What to work on
Repeat, exactly as written, every line from the one holding "tilt = Pos(LEFT_FOLD_X, 0, SPINE_TOP)" through the one holding "obj.data.transform(world)". Leave out all other lines.

Supplied material

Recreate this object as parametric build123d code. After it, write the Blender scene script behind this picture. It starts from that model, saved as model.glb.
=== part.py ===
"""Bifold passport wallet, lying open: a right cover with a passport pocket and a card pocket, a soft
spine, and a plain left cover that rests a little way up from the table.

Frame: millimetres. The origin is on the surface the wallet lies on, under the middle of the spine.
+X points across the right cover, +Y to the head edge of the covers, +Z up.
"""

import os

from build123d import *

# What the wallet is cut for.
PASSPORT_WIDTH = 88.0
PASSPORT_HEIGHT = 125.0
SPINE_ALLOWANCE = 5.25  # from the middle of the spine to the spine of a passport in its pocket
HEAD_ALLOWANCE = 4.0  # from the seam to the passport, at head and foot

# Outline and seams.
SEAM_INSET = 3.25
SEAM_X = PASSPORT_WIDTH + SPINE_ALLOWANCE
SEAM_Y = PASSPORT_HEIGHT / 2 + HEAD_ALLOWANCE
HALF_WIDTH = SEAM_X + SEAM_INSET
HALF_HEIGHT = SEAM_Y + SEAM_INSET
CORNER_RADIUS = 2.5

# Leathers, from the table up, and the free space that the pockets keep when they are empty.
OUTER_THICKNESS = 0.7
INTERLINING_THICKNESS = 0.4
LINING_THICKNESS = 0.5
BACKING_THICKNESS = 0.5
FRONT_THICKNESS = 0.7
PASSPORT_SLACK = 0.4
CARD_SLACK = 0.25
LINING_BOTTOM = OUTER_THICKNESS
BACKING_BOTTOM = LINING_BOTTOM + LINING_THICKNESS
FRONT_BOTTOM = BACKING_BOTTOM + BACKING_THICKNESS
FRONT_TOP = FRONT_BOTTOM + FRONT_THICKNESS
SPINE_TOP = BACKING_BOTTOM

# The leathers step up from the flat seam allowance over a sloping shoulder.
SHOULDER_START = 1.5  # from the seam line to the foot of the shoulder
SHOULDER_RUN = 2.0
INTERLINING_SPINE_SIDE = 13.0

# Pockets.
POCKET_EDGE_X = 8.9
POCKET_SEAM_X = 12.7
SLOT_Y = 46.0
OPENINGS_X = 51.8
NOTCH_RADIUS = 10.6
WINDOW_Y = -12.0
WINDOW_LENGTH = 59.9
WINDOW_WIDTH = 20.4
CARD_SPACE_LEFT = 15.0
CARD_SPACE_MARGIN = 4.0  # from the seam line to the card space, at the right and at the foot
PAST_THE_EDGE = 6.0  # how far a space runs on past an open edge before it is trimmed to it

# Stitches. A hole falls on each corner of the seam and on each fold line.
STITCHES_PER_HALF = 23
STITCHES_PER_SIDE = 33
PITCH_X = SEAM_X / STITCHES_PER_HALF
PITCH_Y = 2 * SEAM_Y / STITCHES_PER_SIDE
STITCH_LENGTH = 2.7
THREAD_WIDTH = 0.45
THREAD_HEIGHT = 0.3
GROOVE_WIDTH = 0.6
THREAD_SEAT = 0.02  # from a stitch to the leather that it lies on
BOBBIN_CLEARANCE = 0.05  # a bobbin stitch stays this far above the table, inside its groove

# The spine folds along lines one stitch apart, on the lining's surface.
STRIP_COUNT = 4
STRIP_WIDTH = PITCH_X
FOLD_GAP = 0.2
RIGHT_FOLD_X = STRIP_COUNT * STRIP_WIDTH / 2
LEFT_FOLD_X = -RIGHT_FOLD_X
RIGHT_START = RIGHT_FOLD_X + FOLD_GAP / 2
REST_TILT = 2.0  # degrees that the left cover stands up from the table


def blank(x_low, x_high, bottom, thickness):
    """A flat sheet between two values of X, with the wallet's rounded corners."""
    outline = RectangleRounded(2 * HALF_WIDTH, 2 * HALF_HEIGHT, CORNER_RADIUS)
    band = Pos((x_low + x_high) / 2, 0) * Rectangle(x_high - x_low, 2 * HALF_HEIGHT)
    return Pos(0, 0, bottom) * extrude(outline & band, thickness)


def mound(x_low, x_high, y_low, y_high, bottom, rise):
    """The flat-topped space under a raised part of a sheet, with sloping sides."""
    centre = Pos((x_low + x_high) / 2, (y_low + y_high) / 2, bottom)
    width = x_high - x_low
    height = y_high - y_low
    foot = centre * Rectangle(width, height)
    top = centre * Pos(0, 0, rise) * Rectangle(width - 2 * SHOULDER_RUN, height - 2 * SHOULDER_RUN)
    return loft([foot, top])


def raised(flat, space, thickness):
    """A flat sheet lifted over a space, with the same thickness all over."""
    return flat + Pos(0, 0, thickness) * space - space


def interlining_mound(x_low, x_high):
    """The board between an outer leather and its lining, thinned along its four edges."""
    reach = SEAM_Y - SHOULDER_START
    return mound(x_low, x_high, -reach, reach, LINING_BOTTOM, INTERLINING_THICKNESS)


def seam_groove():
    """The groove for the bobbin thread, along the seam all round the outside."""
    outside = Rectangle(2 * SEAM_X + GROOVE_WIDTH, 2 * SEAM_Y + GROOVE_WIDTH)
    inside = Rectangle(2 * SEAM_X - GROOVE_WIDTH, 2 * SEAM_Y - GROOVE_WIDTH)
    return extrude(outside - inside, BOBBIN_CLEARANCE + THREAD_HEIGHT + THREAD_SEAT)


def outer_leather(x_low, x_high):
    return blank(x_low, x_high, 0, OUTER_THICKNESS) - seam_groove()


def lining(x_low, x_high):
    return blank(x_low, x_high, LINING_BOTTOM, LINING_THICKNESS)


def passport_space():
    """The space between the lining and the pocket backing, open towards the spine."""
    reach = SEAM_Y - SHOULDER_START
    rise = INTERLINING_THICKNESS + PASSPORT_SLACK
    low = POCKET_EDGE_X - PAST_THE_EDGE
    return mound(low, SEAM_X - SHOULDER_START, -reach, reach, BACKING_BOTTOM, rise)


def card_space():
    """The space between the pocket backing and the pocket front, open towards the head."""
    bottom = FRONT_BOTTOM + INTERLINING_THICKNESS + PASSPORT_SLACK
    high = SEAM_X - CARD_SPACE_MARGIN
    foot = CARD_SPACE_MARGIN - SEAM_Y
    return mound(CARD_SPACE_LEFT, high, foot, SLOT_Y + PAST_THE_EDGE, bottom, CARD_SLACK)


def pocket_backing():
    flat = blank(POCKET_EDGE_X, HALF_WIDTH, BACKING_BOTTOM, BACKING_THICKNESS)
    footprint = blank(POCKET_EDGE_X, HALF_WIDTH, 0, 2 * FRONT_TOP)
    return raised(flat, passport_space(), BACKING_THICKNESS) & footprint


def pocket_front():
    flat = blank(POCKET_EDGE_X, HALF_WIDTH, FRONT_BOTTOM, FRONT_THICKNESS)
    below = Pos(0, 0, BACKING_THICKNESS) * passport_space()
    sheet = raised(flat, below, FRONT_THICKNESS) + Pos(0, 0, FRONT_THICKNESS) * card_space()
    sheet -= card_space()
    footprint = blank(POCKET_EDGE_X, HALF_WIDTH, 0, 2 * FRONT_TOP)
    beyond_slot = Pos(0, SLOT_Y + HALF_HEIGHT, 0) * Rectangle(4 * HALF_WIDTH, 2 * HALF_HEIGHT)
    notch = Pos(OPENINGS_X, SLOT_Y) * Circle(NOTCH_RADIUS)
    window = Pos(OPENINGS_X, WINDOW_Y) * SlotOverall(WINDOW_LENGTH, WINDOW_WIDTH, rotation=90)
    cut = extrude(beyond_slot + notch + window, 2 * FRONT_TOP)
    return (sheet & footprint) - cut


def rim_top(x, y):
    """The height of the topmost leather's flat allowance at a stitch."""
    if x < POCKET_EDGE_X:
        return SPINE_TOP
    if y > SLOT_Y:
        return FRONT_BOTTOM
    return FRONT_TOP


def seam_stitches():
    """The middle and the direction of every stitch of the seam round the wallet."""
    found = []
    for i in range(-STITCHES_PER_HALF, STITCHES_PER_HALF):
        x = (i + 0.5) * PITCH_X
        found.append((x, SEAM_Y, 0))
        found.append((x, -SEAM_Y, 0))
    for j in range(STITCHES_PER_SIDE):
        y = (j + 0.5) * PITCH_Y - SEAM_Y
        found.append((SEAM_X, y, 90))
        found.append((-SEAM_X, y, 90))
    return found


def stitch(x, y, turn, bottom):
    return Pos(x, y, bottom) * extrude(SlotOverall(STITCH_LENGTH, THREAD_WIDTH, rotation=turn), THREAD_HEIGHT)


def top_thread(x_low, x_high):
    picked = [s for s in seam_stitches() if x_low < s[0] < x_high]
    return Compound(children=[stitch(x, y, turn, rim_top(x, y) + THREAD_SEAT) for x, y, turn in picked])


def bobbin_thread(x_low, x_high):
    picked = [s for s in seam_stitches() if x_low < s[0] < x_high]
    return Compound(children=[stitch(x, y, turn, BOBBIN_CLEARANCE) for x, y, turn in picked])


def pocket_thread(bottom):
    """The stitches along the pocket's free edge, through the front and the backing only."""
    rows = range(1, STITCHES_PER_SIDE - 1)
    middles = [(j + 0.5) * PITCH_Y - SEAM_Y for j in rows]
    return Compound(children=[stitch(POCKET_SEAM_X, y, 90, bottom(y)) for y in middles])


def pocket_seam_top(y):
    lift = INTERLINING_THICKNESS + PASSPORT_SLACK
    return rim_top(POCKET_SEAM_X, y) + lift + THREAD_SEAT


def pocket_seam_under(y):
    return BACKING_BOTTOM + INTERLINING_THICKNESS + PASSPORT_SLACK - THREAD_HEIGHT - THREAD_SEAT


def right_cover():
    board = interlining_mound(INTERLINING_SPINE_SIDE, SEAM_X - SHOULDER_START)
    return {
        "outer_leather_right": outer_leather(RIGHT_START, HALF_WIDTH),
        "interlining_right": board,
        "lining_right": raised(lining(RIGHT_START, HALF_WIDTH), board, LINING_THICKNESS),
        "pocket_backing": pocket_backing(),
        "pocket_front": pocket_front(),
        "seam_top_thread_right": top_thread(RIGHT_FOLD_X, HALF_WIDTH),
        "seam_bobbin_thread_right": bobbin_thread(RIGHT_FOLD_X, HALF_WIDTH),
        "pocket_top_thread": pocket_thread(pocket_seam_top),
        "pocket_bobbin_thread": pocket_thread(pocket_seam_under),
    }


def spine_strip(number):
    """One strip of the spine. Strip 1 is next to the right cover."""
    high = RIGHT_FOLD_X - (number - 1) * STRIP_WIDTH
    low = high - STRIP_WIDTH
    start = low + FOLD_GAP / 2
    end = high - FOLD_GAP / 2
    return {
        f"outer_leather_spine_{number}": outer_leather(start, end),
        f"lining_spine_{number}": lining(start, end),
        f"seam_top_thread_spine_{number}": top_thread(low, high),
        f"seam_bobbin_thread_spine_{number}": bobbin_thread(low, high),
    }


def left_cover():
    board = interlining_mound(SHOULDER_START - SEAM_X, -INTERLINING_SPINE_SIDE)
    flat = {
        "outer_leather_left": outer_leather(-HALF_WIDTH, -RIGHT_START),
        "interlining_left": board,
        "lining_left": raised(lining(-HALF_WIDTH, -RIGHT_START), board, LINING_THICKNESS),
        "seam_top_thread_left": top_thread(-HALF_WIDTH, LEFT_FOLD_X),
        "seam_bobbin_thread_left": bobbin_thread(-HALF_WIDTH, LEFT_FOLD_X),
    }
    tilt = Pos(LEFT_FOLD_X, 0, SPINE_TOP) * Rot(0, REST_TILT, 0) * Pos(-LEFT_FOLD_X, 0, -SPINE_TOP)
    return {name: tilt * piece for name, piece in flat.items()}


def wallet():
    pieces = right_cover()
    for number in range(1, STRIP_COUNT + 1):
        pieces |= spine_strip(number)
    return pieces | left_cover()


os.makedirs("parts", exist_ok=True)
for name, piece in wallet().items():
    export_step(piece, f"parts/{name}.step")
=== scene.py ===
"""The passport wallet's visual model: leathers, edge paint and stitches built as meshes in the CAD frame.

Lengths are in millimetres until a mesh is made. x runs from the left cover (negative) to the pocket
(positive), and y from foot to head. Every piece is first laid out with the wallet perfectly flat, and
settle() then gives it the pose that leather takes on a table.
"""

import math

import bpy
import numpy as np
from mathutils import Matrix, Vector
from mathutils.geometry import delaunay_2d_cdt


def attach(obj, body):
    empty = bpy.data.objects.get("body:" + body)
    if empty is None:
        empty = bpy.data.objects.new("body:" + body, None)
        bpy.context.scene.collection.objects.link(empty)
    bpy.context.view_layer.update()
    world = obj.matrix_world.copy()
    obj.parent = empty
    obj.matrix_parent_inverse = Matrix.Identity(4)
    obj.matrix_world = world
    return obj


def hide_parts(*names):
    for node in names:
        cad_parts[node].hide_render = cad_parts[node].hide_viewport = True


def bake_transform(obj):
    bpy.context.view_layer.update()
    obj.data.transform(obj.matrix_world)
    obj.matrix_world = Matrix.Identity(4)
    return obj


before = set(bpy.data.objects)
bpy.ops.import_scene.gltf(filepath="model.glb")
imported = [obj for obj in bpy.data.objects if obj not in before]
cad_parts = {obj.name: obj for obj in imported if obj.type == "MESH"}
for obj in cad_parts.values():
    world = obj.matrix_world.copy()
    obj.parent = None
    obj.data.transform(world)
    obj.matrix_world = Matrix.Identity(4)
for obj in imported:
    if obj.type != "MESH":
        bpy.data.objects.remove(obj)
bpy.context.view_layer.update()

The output
    tilt = Pos(LEFT_FOLD_X, 0, SPINE_TOP) * Rot(0, REST_TILT, 0) * Pos(-LEFT_FOLD_X, 0, -SPINE_TOP)
    return {name: tilt * piece for name, piece in flat.items()}


def wallet():
    pieces = right_cover()
    for number in range(1, STRIP_COUNT + 1):
        pieces |= spine_strip(number)
    return pieces | left_cover()


os.makedirs("parts", exist_ok=True)
for name, piece in wallet().items():
    export_step(piece, f"parts/{name}.step")
=== scene.py ===
"""The passport wallet's visual model: leathers, edge paint and stitches built as meshes in the CAD frame.

Lengths are in millimetres until a mesh is made. x runs from the left cover (negative) to the pocket
(positive), and y from foot to head. Every piece is first laid out with the wallet perfectly flat, and
settle() then gives it the pose that leather takes on a table.
"""

import math

import bpy
import numpy as np
from mathutils import Matrix, Vector
from mathutils.geometry import delaunay_2d_cdt


def attach(obj, body):
    empty = bpy.data.objects.get("body:" + body)
    if empty is None:
        empty = bpy.data.objects.new("body:" + body, None)
        bpy.context.scene.collection.objects.link(empty)
    bpy.context.view_layer.update()
    world = obj.matrix_world.copy()
    obj.parent = empty
    obj.matrix_parent_inverse = Matrix.Identity(4)
    obj.matrix_world = world
    return obj


def hide_parts(*names):
    for node in names:
        cad_parts[node].hide_render = cad_parts[node].hide_viewport = True


def bake_transform(obj):
    bpy.context.view_layer.update()
    obj.data.transform(obj.matrix_world)
    obj.matrix_world = Matrix.Identity(4)
    return obj


before = set(bpy.data.objects)
bpy.ops.import_scene.gltf(filepath="model.glb")
imported = [obj for obj in bpy.data.objects if obj not in before]
cad_parts = {obj.name: obj for obj in imported if obj.type == "MESH"}
for obj in cad_parts.values():
    world = obj.matrix_world.copy()
    obj.parent = None
    obj.data.transform(world)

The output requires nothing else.